The challenged Bush rules also allowed new plants to claim offset credits for historical pollution reductions from plants that closed down decades ago, allowing such credits even in cities that lacked programs to assure that they would still meet health standards on time if the old credits were used. But the ruling changed that. The court held that the credits could not be allowed in cities that lacked approved plans.

The ruling also rejected weakening Clean Air Act limits on new and expanded factories in polluted communities. The law requires new plants to more than offset their increased emissions, for example by arranging for greater pollution reductions from other facilities in the area.

While this ruling to overturn illegal policy is a breath of fresh air, it is only a small step in the right direction. More than policy change, a change in mindset is required. A shift from coal to other forms of energy is required. Efficiency is required.

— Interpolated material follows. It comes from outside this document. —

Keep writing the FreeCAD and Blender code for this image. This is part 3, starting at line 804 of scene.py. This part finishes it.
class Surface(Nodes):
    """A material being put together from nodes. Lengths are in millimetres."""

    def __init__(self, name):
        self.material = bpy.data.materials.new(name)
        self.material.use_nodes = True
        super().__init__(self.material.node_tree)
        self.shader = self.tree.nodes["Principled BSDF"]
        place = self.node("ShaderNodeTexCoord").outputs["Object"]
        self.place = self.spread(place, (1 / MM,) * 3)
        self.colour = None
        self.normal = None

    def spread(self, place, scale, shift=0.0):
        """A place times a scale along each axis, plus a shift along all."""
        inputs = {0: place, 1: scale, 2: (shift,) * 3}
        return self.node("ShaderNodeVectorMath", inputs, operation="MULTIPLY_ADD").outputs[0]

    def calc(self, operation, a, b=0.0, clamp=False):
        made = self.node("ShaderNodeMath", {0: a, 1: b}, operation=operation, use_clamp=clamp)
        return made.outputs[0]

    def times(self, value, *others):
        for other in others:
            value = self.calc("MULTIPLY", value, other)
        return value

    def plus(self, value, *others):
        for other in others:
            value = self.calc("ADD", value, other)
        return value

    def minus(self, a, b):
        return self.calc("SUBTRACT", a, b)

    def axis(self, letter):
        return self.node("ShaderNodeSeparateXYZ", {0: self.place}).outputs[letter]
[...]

Photo Credit: Picture_taking_fool via flickr under Creative Commons License

3 thoughts on “Breaths of Fresh Air: Bush-Era Pollution Waivers Rejected By Courts”

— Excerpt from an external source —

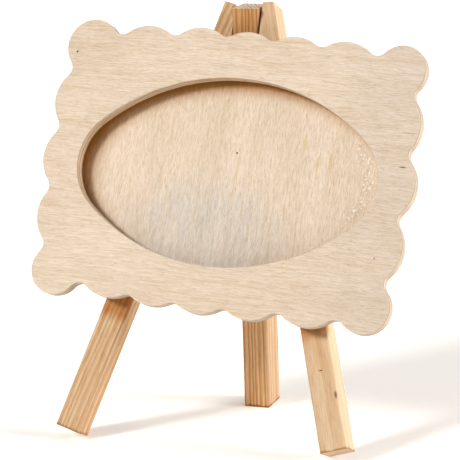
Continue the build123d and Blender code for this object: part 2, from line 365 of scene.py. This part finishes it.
def board_marks(sh, colour, height):
    """A grey patch, resin streaks, a speck, painted shadow as a brown margin inside the window's upper
    left, and fuzz at its right end.
    """
    x, y, _ = sh.parts(sh.point)
    ragged = sh.span(sh.noise(sh.scaled(sh.point, 0.30, 0.05, 0.0), detail=4), 0, 1, -10, 10)
    frayed_y = sh.plus(y, ragged)
    patch = sh.oval(x, frayed_y, GREY_PATCH_MIDDLE, GREY_PATCH_HALF, edge=0.55)
    worn = sh.span(sh.noise(sh.scaled(sh.point, 0.5, 0.05, 0.0), detail=3), 0.35, 0.65, 0.45, 1.0)
    colour = sh.tint(sh.times(patch, worn), colour, GREY_PATCH_TINT)
    for middle in RESIN_STREAKS:
        streak = sh.oval(x, y, middle, RESIN_STREAK_HALF, edge=0.7)
        colour = sh.tint(sh.times(streak, 0.8), colour, RESIN_TINT)
    colour = sh.tint(sh.oval(x, y, BOARD_SPECK, (0.45, 0.55)), colour, BOARD_SPECK_TINT)

    # Painted shadow: a brown margin on the board inside the window's upper left, where the rim's shadow
    # falls.
    clear = sh.oval(x, y, PAINTED_SHADOW_SHIFT, WINDOW_HALF, edge=0.10)
    inside = sh.oval(x, y, (0, 0), PAINTED_SHADOW_HALF, edge=0.04)
    painted_shadow = sh.times(sh.minus(1.0, clear), inside)
    colour = sh.tint(painted_shadow, colour, PAINTED_SHADOW_TINT)

    fuzz_wobble = sh.span(sh.noise(sh.scaled(sh.point, 0.4, 0.4, 0.0), detail=3), 0, 1, -2.5, 2.5)
    from_x = sh.minus(x, FUZZ_MIDDLE[0])
    from_y = sh.minus(y, FUZZ_MIDDLE[1])
    from_middle = sh.distance(from_x, from_y)
    off_ring = sh.absolute(sh.minus(sh.plus(from_middle, fuzz_wobble), FUZZ_RADIUS))
    near_ring = sh.step(off_ring, FUZZ_REACH, 0.5 * FUZZ_REACH)
    near_end = sh.step(from_x, 0.45 * FUZZ_RADIUS, 0.7 * FUZZ_RADIUS)
    fuzzy = sh.times(near_ring, near_end)
    tuft_lumps = sh.noise(sh.scaled(sh.point, 0.85, 0.75, 0.0), detail=2)
    tufts = sh.step(tuft_lumps, 0.52, 0.60)
    fuzz = sh.times(fuzzy, tufts)
    gaps = sh.times(fuzzy, sh.step(tuft_lumps, 0.44, 0.34))
    colour = sh.tint(sh.times(gaps, 0.7), colour, FUZZ_GAP_TINT)
    colour = sh.blend(sh.times(fuzz, 0.95), colour, FUZZ_COLOUR)
    height = sh.plus(height, sh.times(fuzz, 1.5))
    return colour, height


def plate_marks(sh, colour, height):
    """Painted shade as a greyer right-hand end, and two small brown flaws in the face."""
    x, y, _ = sh.parts(sh.point)
    # Painted shade: the plate's right-hand end is greyer and a little darker.
    right_end_shade = sh.times(sh.step(x, PLATE_END_SHADE_FROM, PLATE_END_SHADE_TO), 0.7)
    colour = sh.tint(right_end_shade, colour, PLATE_END_SHADE_TINT)
    colour = sh.tint(sh.oval(x, y, PLATE_DASH, DASH_HALF, edge=0.6), colour, PLATE_DASH_TINT)
    colour = sh.tint(sh.oval(x, y, PLATE_DOT, SPECK_HALF), colour, PLATE_DOT_TINT)
    return colour, height


# ---- Solid pine ----------------------------------------------------------------

def pine(name, place, rings, colours, seed, right_face=None, flecks=0.0, marks=(),
         panel_shadow=None, feet=0.0, head=0.0):
    """A sawn stick with growth rings.

    rings: how far they face round from the side face, in degrees, their spacing in mm, how far
    they run out of the stick's line, and how strong they are.
    colours: early wood, late wood and sawn end.
    right_face: a colour for the right-hand face, and how much of it.
    marks: brown spots on the front face, each with its middle and its half sizes.
    panel_shadow: from where to where, up from the middle, painted shade darkens the front face where
    the panel casts its shadow.
    feet: how brown the edge of the lower end is. head: the same for the wood of the upper end.
    """
    ring_turn, ring_spacing, tilt, strength = rings
    early, late, sawn = colours
    sh = Shader(name, place)
    shifted = sh.moved(sh.point, seed, seed, seed)
    bend = sh.span(sh.noise(sh.scaled(shifted, 0.012, 0.03, 0.03), detail=2), 0, 1, -2.2, 2.2)
    ripple = sh.span(sh.noise(sh.scaled(shifted, 0.05, 0.35, 0.35), detail=3), 0, 1, -0.35, 0.35)
    x, y, z = sh.parts(sh.point)
    sloping = sh.plus(sh.plus(y, sh.times(x, tilt)), bend)
    turn = radians(ring_turn)
    radius = sh.distance(sh.plus(sloping, PITH_DISTANCE * cos(turn)),
                         sh.plus(z, PITH_DISTANCE * sin(turn)))
    ring = sh.math("DIVIDE", sh.plus(radius, ripple), ring_spacing)
    years = sh.noise(sh.vector(0.0, sh.times(ring, 0.45), seed), detail=1)
    ring = sh.plus(ring, sh.span(years, 0, 1, -0.9, 0.9))
    phase = sh.math("FRACT", ring)
    rise = sh.step(phase, 0.15, 0.70)
    fall = sh.step(phase, 1.0, 0.90)
    fading = sh.noise(sh.scaled(shifted, 0.02, 0.12, 0.12), detail=2)
    fade = sh.span(fading, 0.3, 0.7, 0.65 * strength, strength)
    late_wood = sh.times(sh.times(rise, fall), fade)

    fibres = sh.noise(sh.scaled(shifted, 0.09, 2.0, 2.0), detail=4, roughness=0.65)
    clouds = sh.noise(sh.scaled(shifted, 0.02, 0.10, 0.10), detail=3)
    pores = sh.step(sh.noise(sh.scaled(shifted, 0.22, 3.2, 3.2), detail=1), 0.60, 0.74)

    colour = sh.blend(late_wood, early, late)
    colour = sh.tint(sh.step(clouds, 0.42, 0.70), colour, PINE_CLOUD_TINT)
    colour = sh.tint(sh.step(fibres, 0.42, 0.72), colour, PINE_FIBRE_TINT)
    colour = sh.tint(sh.times(pores, 0.5), colour, PINE_PORE_TINT)
    if flecks:
        colour = sh.tint(sh.specks(9, 0.8, flecks, seed + 3), colour, PINE_FLECK_TINT)
        colour = sh.tint(sh.specks(26, 1.1, 0.35, seed + 11), colour, PINE_SPOT_TINT)

    half_x, half_y, half_z = place.half
    front = sh.step(z, 0.3 * half_z, 0.7 * half_z)
    for middle, half in marks:
        spot = sh.times(sh.oval(x, y, middle, half, edge=0.5), front)
        colour = sh.tint(spot, colour, PINE_MARK_TINT)
    if right_face:
        side_colour, amount = right_face
        on_side = sh.times(sh.step(y, -0.80 * half_y, -0.97 * half_y), amount)
        colour = sh.blend(on_side, colour, side_colour)
    # Painted shadow of the panel on the leg's front face, just below the panel and behind it.
    if panel_shadow:
        low, high = panel_shadow
        panel_shadow_band = sh.times(sh.step(x, low - 4, low + 3), sh.step(x, high + 3, high - 4))
        colour = sh.tint(sh.times(panel_shadow_band, front), colour, PINE_PANEL_SHADOW_TINT)
    if head:
        near_head = sh.times(sh.step(x, 0.55 * half_x, 0.85 * half_x), head)
        colour = sh.tint(near_head, colour, PINE_HEAD_TINT)
    if feet:
        # A darker brown band along the lower end, of uneven width.
        uneven_reach = sh.span(sh.noise(sh.scaled(shifted, 0.3, 0.3, 0.3), detail=2), 0.3, 0.7, 0.2, 1.9)
        from_end = sh.plus(x, half_x)
        near_lower_end = sh.math("LESS_THAN", from_end, uneven_reach)
        lower_end_band = sh.times(near_lower_end, sh.step(from_end, 2.0, 0.3))
        colour = sh.tint(sh.times(lower_end_band, feet), colour, PINE_FOOT_TINT)
    end_grain = sh.step(sh.absolute(sh.parts(sh.normal)[0]), 0.5, 0.9)
    sawn_end = sh.tint(late_wood, sawn, PINE_SAWN_RING_TINT)
    colour = sh.blend(sh.times(end_grain, 0.85), colour, sawn_end)
    near_y = sh.math("DIVIDE", sh.absolute(y), half_y)
    near_z = sh.math("DIVIDE", sh.absolute(z), half_z)
    arris = sh.step(sh.math("MINIMUM", near_y, near_z), 0.86, 0.99)
    handling = sh.noise(sh.scaled(shifted, 0.08, 0.5, 0.5))
    worn = sh.times(arris, sh.span(handling, 0.3, 0.7, 0.1, 0.8))
    colour = sh.tint(worn, colour, PINE_WORN_TINT)

    height = sh.plus(sh.times(fibres, 0.6), sh.times(late_wood, 0.4))
    height = sh.minus(height, sh.times(pores, 0.4))
    roughness = sh.span(fibres, 0.3, 0.7, 0.52, 0.72)
    return sh.finish(colour, roughness, height, depth=0.10)


# ---- Steel ---------------------------------------------------------------------

def nail_steel(name, place):
    """Bright drawn steel with fine marks along the wire and a little tarnish."""
    sh = Shader(name, place)
    marks = sh.noise(sh.scaled(sh.point, 0.3, 9.0, 9.0), detail=4)
    tarnish = sh.noise(sh.scaled(sh.point, 0.5, 0.9, 0.9), detail=3)
    colour = sh.blend(sh.step(tarnish, 0.40, 0.72), STEEL_BRIGHT, STEEL_TARNISHED)
    colour = sh.tint(sh.step(marks, 0.45, 0.75), colour, STEEL_MARK_TINT)
    sh.surface.inputs["Metallic"].default_value = 1.0
    return sh.finish(colour, sh.span(marks, 0.3, 0.7, 0.28, 0.50), marks, depth=0.02, specular=0.5)


def give(piece, material):
    for slot in piece.material_slots:
        slot.material = material


def paint_pieces():
    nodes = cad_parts
    board = Place(nodes["back_board"])
    plate = Place(nodes["front_plate"], like=board)

    give(nodes["front_plate"], plywood(
        "plate_plywood", plate, plies=PLATE_PLIES, upright_face=False,
        face_colours=(srgb(232, 217, 200), srgb(223, 207, 188)),
        grain_rate=0.13, extra=plate_marks))
    give(nodes["back_board"], plywood(
        "board_plywood", board, plies=BOARD_PLIES, upright_face=True,
        face_colours=(srgb(238, 223, 206), srgb(228, 212, 193)),
        grain_rate=0.26, extra=board_marks))

    give(nodes["rear_leg"], pine(
        "pine_rear", Place(nodes["rear_leg"]), rings=(27, 1.75, 0.004, 1.0),
        colours=(srgb(222, 190, 147), srgb(188, 131, 74), srgb(232, 214, 196)), seed=5.0,
        right_face=(srgb(176, 149, 124), 0.5), feet=1.0, head=0.9))
    give(nodes["left_front_leg"], pine(
        "pine_left", Place(nodes["left_front_leg"]), rings=(25, 2.3, 0.02, 0.75),
        colours=(srgb(216, 190, 156), srgb(189, 137, 83), srgb(206, 180, 150)), seed=21.0,
        panel_shadow=(-50, 60), feet=0.7, head=0.3))
    give(nodes["right_front_leg"], pine(
        "pine_right", Place(nodes["right_front_leg"]), rings=(62, 3.2, -0.01, 0.4),
        colours=(srgb(214, 187, 154), srgb(193, 155, 114), srgb(206, 180, 150)), seed=43.0,
        right_face=(srgb(240, 222, 196), 0.28), flecks=0.12, marks=RIGHT_LEG_MARKS,
        panel_shadow=(-53, 60), feet=0.8))
    for index, name in enumerate(("slot_strip_top", "slot_strip_bottom", "slot_strip_left")):
        give(nodes[name], pine(
            "strip_wood_" + str(index + 1), Place(nodes[name]), rings=(70, 2.6, 0.01, 0.5),
            colours=(srgb(216, 190, 156), srgb(192, 154, 112), srgb(206, 180, 150)),
            seed=60.0 + 9 * index))
    for name in ("pivot_nail", "panel_pins"):
        give(nodes[name], nail_steel("steel_" + name, Place(nodes[name])))


# ---- Studio --------------------------------------------------------------------

def towards(azimuth, elevation):
    """A unit vector from the object towards azimuth (0 is the front, 90 the right) and elevation."""
    a, e = radians(azimuth), radians(elevation)
    return Vector((sin(a) * cos(e), -cos(a) * cos(e), sin(e)))


def sun(name, azimuth, elevation, strength, size, colour):
    data = bpy.data.lights.new(name, "SUN")
    data.energy = strength
    data.angle = radians(size)
    data.color = colour[:3]
    light = bpy.data.objects.new(name, data)
    light.rotation_euler = towards(azimuth, elevation).to_track_quat("Z", "Y").to_euler()
    bpy.context.scene.collection.objects.link(light)


def floor():
    """A large pale sheet of card under the object."""
    mesh = bpy.data.meshes.new("floor")
    corners = [(x, y, 0) for x, y in (
        (-FLOOR_REACH, -FLOOR_REACH), (FLOOR_REACH, -FLOOR_REACH),
        (FLOOR_REACH, FLOOR_REACH), (-FLOOR_REACH, FLOOR_REACH))]
    mesh.from_pydata(corners, [], [(0, 1, 2, 3)])
    card = bpy.data.objects.new("floor", mesh)
    bpy.context.scene.collection.objects.link(card)
    card.location.z = cad_box[0][2]
    material = bpy.data.materials.new("pale_card")
    material.use_nodes = True
    surface = material.node_tree.nodes["Principled BSDF"]
    surface.inputs["Base Color"].default_value = FLOOR_COLOUR
    surface.inputs["Roughness"].default_value = 0.9
    surface.inputs["Specular IOR Level"].default_value = 0.1
    surface.inputs["Emission Color"].default_value = FLOOR_COLOUR
    surface.inputs["Emission Strength"].default_value = FLOOR_GLOW
    mesh.materials.append(material)


def sky():
    world = bpy.data.worlds.new("studio")
    world.use_nodes = True
    background = world.node_tree.nodes["Background"]
    background.inputs["Color"].default_value = SKY_COLOUR
    background.inputs["Strength"].default_value = SKY_STRENGTH
    bpy.context.scene.world = world


def camera():
    back = towards(CAMERA_AZIMUTH, CAMERA_ELEVATION)
    level = Vector((cos(radians(CAMERA_AZIMUTH)), sin(radians(CAMERA_AZIMUTH)), 0))
    upward = back.cross(level)
    roll = radians(CAMERA_ROLL)
    right = level * cos(roll) + upward * sin(roll)
    up = upward * cos(roll) - level * sin(roll)
    middle = (Vector(cad_box[0]) + Vector(cad_box[1])) / 2
    data = bpy.data.cameras.new("camera")
    data.lens = CAMERA_LENS
    data.clip_end = 50
    eye = bpy.data.objects.new("camera", data)
    place = middle + right * CAMERA_RIGHT + up * CAMERA_UP + back * CAMERA_DISTANCE
    eye.matrix_world = Matrix.Translation(place) @ Matrix((right, up, back)).transposed().to_4x4()
    bpy.context.scene.collection.objects.link(eye)
    bpy.context.scene.camera = eye


def studio():
    floor()
    sky()
    sun("key", *KEY_LIGHT)
    sun("right", *RIGHT_LIGHT)
    sun("back", *BACK_LIGHT)
    sun("top", *TOP_LIGHT)
    camera()
    bpy.context.scene.view_settings.view_transform = "Standard"


paint_pieces()
studio()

  1. There has been atmospheric cooling the last 8 years, and no new high global annual temperatures in the last 11 years. Anthropogenic (or man caused) global warming is not proved. None of the computer models replicate this fact.

    The global warming adherents base their argument of proof on more than 20 different computer models called general circulation models (also known as global climate models or GCMs). Each computer model is composed of dozens of mathematical equations representing known scientific laws, theories, and hypotheses. Each equation has one or more constants. The constants associated with known laws are very well defined. The constants associated with known theories are generally accepted but probably some of them may be off by a factor of 2 or more, maybe even an order of magnitude. The equations representing hypotheses, well, sometimes the hypotheses are just plain wrong. Then each of these equations has to be weighted against each other for use in the computer models, so that adds an additional variable (basically an educated guess) for each law, theory, and hypothesis. This is where the models are tweaked to mimic past climate measurements.

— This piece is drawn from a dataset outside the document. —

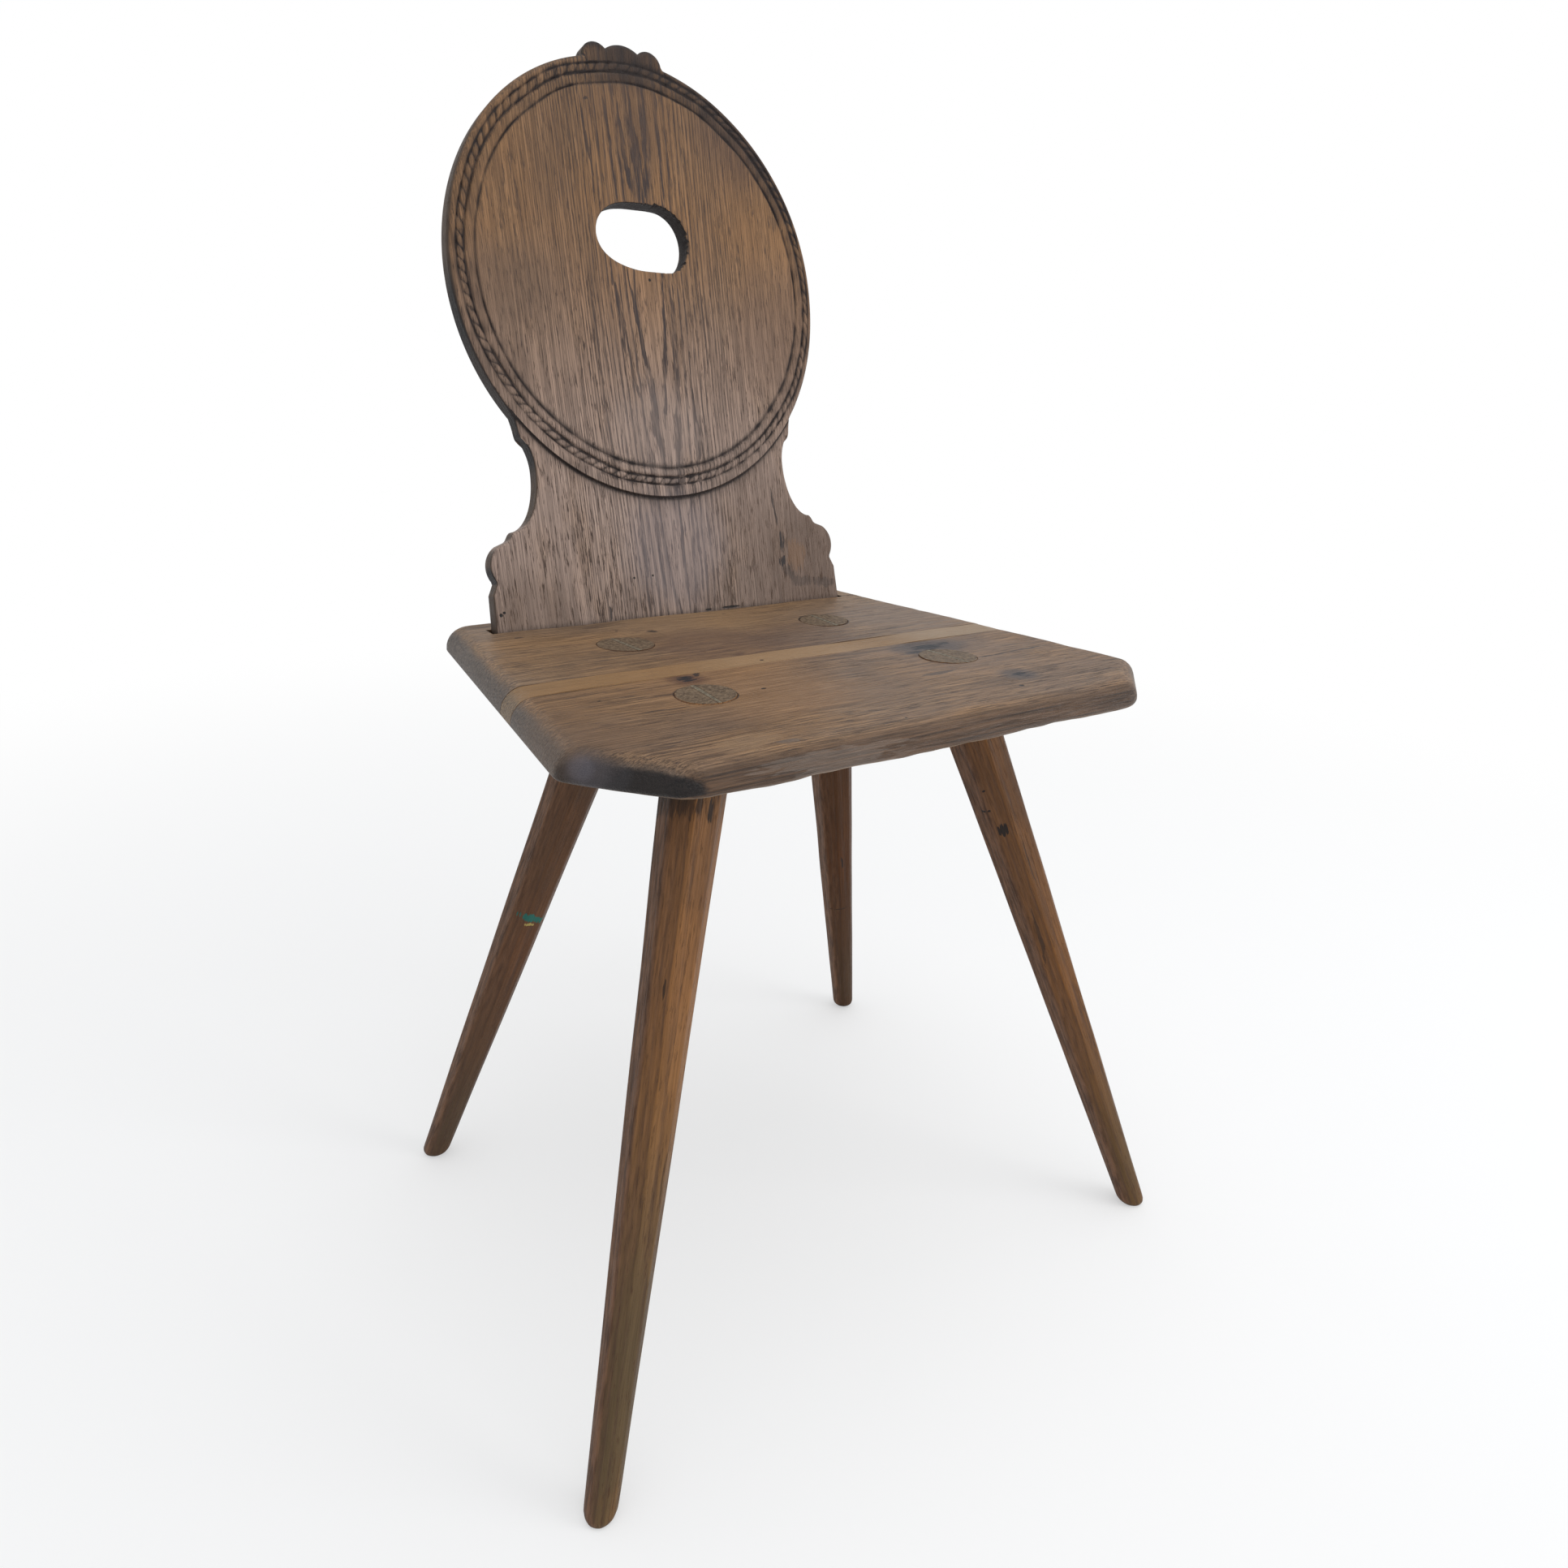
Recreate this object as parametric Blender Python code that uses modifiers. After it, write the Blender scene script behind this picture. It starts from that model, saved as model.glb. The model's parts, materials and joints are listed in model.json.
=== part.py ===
# Carved plank chair: a board back with a carved oval, a seat of three boards and
# four splayed legs whose tenons come up through the seat. Metres, +Z up. The chair
# stands on z = 0 and faces -Y, and x = 0 is its middle.

import math

import bmesh
import bpy
from mathutils import Matrix, Vector

# Clearance between a piece and what holds it, and how far a cutter runs past its work
GAP = 0.0003
OVERRUN = 0.02
# Points closer than this are one, and faces that meet flatter than this are one
WELD = 0.00001
FLAT_ANGLE = math.radians(0.2)

# Seat: height of its top, thickness, and its outline at the widest line
SEAT_TOP = 0.450
SEAT_THICK = 0.030
SEAT_FRONT_Y = -0.1910
SEAT_REAR_Y = 0.1590
SEAT_FRONT_HALF = 0.225
SEAT_REAR_HALF = 0.177
CORNER_CUT_X = 0.0564
CORNER_CUT_Y = 0.0588
REAR_CORNER_RADIUS = 0.020
# Seat edge: rounded down to the widest line, then bevelled back underneath
EDGE_DROP = 0.015
EDGE_FLAT = 0.001
UNDER_BEVEL_WIDTH = 0.036
FRONT_ARRIS = 0.0015
# The light strip between the rear and the front board
STRIP_FRONT_Y = -0.0395
STRIP_WIDTH = 0.0235

# Legs: axis ends at the seat's top and on the floor, size across the flats at the
# floor and at the shoulder, and the round tenon
FRONT_LEG_TOP = (0.0979, -0.0826)
FRONT_LEG_FOOT = (0.2412, -0.2096)
REAR_LEG_TOP = (0.0856, 0.0455)
REAR_LEG_FOOT = (0.2192, 0.1522)
LEG_FOOT_WIDTH = 0.0194
LEG_SHOULDER_WIDTH = 0.0385
LEG_SIDES = 8
TENON_DIAMETER = 0.0375
TENON_SIDES = 24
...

    The SCIENTIFIC METHOD is: (1) Following years of academic study of the known physical laws and accepted theories, and after reviewing some data, come up with a hypothesis to explain the data. (2) Develop a plan to obtain and analyze new data. (3) Collect and analyze the data, this may even require new technology not previously available. (4) Determine if the hypothesis is correct, needs refinement, or is wrong. Either way, new data is available for other researchers. (5) Submit results, including data, for peer review and publication.

    The output of the computer models run out nearly 90 years forward is considered to be data, but it is not a measurement of a physical phenomenon. Also, there is no way to analyze this so called data to determine if any or which of the hypotheses in the models are correct, need refinement, or are wrong. Also, this method cannot indicate if other new hypotheses need to be generated and incorporated into the models. IT JUST IS NOT THE SCIENTIFIC METHOD.

    The worst flaw in the AGW argument is the treatment of GCM computer generated outputs as data. They then use it in follow on hypotheses. For example, if temperature rises by X degrees in 50 years, then Y will be effected in such-and-such a way resulting in Z. Then the next person comes along and says, well, if Z happens, the effect on W will be a catastrophe. “I need (and deserve) more money to study the effects on W.” Hypotheses, stacked on hypotheses, stacked on more hypotheses, all based on computer outputs that are not data, using a process that does not lend to proof using the SCIENTIFIC METHOD. Look at their results, IF, MIGHT, and COULD are used throughout their news making results. And when one of the underlying hypotheses is proven incorrect, well, the public only remembers the doomsday results 2 or three iterations down the hypotheses train. The hypotheses downstream are not automatically thrown out and can even be used for more follow on hypotheses.